## Instructions to follow:
Write out, word for word, the first line of the data below and every line after it through the one containing "back_top_z = 718; // [700:1:780]".

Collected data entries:
__________

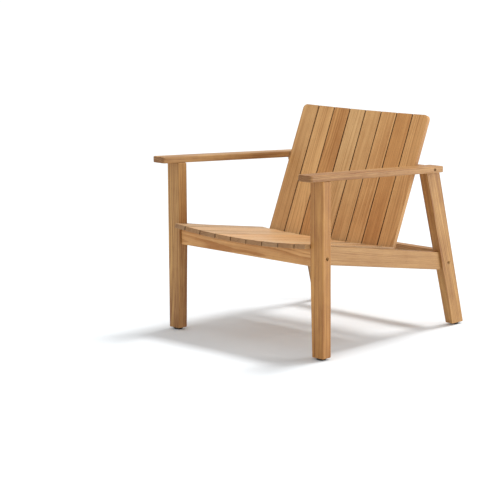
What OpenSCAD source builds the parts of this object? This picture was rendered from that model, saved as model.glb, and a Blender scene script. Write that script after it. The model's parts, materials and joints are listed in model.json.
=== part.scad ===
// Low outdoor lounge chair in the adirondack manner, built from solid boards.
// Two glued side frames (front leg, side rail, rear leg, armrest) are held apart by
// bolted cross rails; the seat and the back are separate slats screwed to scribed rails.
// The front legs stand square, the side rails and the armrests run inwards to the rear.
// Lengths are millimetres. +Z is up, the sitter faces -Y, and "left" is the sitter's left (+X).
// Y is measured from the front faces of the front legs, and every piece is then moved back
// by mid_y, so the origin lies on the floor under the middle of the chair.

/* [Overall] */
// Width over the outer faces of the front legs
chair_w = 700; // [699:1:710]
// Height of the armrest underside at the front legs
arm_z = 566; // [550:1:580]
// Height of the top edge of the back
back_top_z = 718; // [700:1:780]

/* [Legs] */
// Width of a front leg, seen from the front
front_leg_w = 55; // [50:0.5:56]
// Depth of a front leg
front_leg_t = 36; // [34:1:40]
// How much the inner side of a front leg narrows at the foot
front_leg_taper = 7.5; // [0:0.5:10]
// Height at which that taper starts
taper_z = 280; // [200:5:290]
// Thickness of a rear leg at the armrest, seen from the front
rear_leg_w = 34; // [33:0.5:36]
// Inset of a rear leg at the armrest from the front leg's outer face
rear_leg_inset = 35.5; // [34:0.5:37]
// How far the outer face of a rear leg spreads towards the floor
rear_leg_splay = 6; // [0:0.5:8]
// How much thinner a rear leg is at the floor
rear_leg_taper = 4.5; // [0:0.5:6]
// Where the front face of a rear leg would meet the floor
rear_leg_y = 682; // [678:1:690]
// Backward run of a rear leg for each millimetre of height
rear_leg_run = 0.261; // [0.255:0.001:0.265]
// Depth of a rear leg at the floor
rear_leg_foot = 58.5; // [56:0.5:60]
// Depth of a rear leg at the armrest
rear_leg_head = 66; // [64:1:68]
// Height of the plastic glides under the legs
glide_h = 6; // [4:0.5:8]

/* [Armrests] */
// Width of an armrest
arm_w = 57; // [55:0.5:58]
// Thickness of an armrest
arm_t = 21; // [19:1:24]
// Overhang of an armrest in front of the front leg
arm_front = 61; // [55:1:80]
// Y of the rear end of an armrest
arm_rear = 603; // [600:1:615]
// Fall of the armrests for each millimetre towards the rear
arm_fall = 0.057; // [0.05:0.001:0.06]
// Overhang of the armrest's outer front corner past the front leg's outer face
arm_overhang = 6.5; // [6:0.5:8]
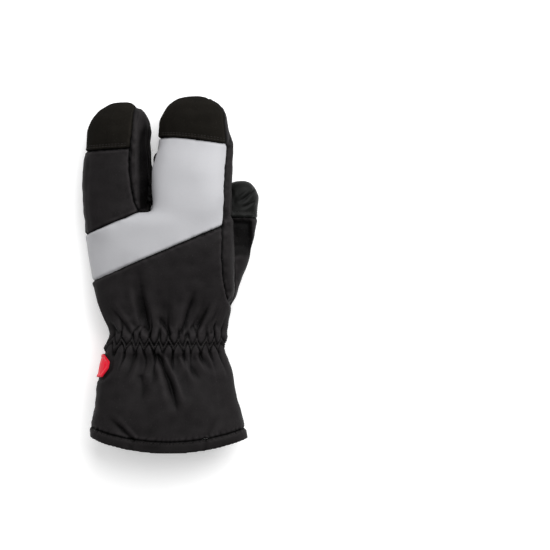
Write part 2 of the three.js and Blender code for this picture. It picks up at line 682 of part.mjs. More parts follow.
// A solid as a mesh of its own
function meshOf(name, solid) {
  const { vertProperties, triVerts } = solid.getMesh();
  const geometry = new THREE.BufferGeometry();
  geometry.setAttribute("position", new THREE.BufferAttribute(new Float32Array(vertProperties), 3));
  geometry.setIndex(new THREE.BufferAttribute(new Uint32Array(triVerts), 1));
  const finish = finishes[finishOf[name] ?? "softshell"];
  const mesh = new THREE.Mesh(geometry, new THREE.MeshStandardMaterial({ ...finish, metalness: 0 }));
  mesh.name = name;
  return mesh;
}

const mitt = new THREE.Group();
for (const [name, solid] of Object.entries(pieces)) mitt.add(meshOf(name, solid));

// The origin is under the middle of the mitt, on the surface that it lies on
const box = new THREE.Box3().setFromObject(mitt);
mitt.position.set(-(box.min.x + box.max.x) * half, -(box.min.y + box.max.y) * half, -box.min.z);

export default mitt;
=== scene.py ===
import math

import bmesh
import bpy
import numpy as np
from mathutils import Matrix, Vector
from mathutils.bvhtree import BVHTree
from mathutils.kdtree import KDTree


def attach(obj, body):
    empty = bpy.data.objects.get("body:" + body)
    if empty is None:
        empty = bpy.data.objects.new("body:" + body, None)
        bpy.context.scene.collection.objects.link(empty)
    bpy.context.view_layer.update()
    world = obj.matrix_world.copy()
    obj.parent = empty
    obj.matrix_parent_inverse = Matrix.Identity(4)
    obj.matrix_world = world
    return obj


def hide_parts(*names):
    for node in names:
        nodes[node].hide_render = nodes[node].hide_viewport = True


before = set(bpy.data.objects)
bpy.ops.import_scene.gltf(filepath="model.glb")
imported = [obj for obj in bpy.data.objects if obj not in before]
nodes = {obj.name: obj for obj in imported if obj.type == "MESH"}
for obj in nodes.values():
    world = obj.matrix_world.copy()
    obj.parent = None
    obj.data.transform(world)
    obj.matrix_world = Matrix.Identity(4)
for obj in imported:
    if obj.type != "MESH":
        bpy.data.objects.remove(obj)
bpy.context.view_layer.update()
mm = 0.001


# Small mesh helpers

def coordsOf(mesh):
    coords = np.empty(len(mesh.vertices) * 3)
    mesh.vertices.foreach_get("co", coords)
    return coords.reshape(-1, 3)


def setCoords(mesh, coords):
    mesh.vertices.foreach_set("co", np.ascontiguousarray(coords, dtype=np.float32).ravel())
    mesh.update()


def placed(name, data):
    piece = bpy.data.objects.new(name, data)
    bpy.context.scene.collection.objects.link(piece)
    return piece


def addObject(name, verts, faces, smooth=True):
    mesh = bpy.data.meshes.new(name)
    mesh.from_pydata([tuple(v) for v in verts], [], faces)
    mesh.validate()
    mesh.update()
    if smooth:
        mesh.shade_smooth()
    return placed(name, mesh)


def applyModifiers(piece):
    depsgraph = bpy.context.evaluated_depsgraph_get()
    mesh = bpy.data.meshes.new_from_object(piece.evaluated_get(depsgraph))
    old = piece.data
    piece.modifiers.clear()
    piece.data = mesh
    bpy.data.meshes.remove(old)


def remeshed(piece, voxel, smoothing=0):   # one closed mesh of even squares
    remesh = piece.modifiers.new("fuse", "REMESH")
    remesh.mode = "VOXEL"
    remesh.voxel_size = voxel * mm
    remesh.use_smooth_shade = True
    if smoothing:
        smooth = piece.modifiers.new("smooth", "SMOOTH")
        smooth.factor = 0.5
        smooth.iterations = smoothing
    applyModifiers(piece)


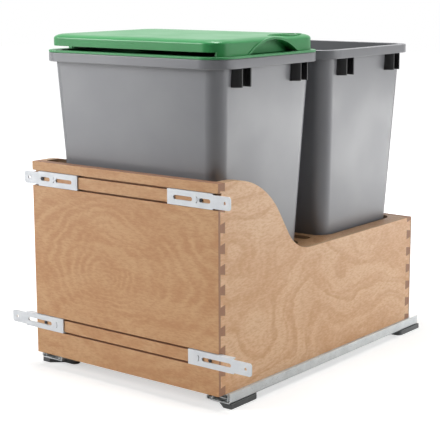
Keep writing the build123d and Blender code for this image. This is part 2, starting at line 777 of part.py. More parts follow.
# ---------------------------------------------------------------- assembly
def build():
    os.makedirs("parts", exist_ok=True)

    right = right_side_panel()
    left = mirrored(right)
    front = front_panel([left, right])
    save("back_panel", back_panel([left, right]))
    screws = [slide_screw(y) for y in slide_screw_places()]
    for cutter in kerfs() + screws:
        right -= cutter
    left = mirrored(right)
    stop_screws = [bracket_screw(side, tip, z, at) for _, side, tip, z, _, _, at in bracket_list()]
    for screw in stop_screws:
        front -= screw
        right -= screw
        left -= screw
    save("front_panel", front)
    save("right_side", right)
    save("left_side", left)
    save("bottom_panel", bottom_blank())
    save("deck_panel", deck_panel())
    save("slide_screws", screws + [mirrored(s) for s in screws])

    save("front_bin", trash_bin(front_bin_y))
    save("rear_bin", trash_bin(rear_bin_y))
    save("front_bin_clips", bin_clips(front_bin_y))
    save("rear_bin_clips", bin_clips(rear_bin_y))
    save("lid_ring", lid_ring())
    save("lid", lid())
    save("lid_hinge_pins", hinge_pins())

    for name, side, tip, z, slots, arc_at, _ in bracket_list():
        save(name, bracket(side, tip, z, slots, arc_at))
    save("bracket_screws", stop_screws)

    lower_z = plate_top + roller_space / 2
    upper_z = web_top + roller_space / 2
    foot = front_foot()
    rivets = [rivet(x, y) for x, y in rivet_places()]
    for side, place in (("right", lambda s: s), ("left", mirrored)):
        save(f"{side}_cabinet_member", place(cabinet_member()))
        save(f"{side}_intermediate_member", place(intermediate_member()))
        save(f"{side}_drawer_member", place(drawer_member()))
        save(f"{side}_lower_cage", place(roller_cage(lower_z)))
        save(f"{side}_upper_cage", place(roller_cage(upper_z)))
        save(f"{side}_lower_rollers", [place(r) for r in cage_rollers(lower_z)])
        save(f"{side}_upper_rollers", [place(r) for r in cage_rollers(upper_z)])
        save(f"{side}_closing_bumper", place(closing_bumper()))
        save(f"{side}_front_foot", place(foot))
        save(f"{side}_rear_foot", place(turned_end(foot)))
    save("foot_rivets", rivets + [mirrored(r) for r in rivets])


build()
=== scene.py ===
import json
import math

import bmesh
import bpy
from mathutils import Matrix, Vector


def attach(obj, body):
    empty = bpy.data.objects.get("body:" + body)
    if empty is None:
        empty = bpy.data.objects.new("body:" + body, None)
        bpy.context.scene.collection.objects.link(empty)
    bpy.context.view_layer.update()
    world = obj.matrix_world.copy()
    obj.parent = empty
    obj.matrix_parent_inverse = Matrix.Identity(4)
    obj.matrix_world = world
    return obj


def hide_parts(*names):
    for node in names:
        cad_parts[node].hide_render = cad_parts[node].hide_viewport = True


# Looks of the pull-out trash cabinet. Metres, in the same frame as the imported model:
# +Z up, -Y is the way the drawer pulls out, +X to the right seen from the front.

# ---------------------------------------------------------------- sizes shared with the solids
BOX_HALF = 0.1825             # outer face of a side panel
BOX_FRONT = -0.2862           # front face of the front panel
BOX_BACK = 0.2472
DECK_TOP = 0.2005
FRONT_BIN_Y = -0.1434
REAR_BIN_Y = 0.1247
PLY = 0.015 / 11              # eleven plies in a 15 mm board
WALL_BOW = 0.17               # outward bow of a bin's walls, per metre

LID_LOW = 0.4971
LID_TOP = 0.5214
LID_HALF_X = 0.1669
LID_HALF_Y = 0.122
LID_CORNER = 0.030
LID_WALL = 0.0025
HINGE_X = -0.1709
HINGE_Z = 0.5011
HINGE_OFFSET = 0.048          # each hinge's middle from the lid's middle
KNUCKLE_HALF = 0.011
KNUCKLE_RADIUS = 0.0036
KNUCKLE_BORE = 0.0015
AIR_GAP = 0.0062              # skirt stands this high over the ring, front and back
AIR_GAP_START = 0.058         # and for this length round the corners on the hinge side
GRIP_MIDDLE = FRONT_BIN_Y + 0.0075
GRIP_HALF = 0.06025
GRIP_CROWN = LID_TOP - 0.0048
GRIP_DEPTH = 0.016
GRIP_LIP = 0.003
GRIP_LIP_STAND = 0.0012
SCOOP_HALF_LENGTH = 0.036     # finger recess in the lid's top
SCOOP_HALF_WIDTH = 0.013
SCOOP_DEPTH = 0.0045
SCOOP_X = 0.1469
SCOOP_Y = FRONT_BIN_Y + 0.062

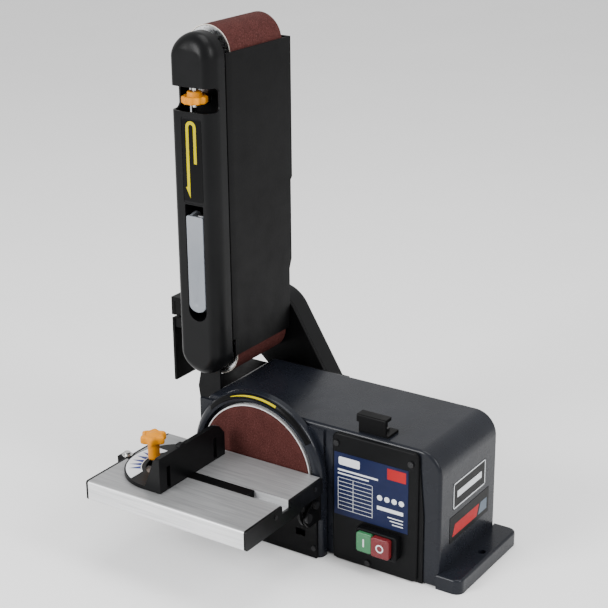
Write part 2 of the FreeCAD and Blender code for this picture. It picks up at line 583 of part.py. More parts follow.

__________

## Reply to the exercise:
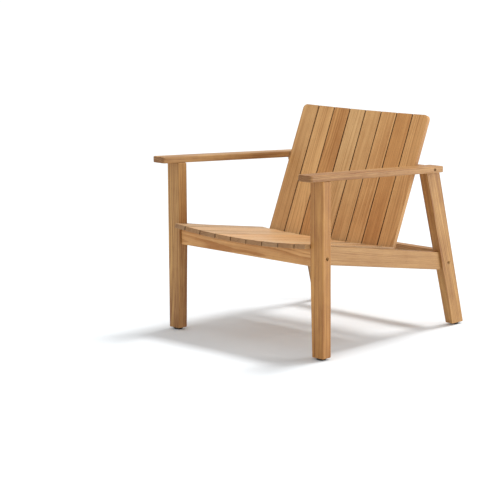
What OpenSCAD source builds the parts of this object? This picture was rendered from that model, saved as model.glb, and a Blender scene script. Write that script after it. The model's parts, materials and joints are listed in model.json.
=== part.scad ===
// Low outdoor lounge chair in the adirondack manner, built from solid boards.
// Two glued side frames (front leg, side rail, rear leg, armrest) are held apart by
// bolted cross rails; the seat and the back are separate slats screwed to scribed rails.
// The front legs stand square, the side rails and the armrests run inwards to the rear.
// Lengths are millimetres. +Z is up, the sitter faces -Y, and "left" is the sitter's left (+X).
// Y is measured from the front faces of the front legs, and every piece is then moved back
// by mid_y, so the origin lies on the floor under the middle of the chair.

/* [Overall] */
// Width over the outer faces of the front legs
chair_w = 700; // [699:1:710]
// Height of the armrest underside at the front legs
arm_z = 566; // [550:1:580]
// Height of the top edge of the back
back_top_z = 718; // [700:1:780]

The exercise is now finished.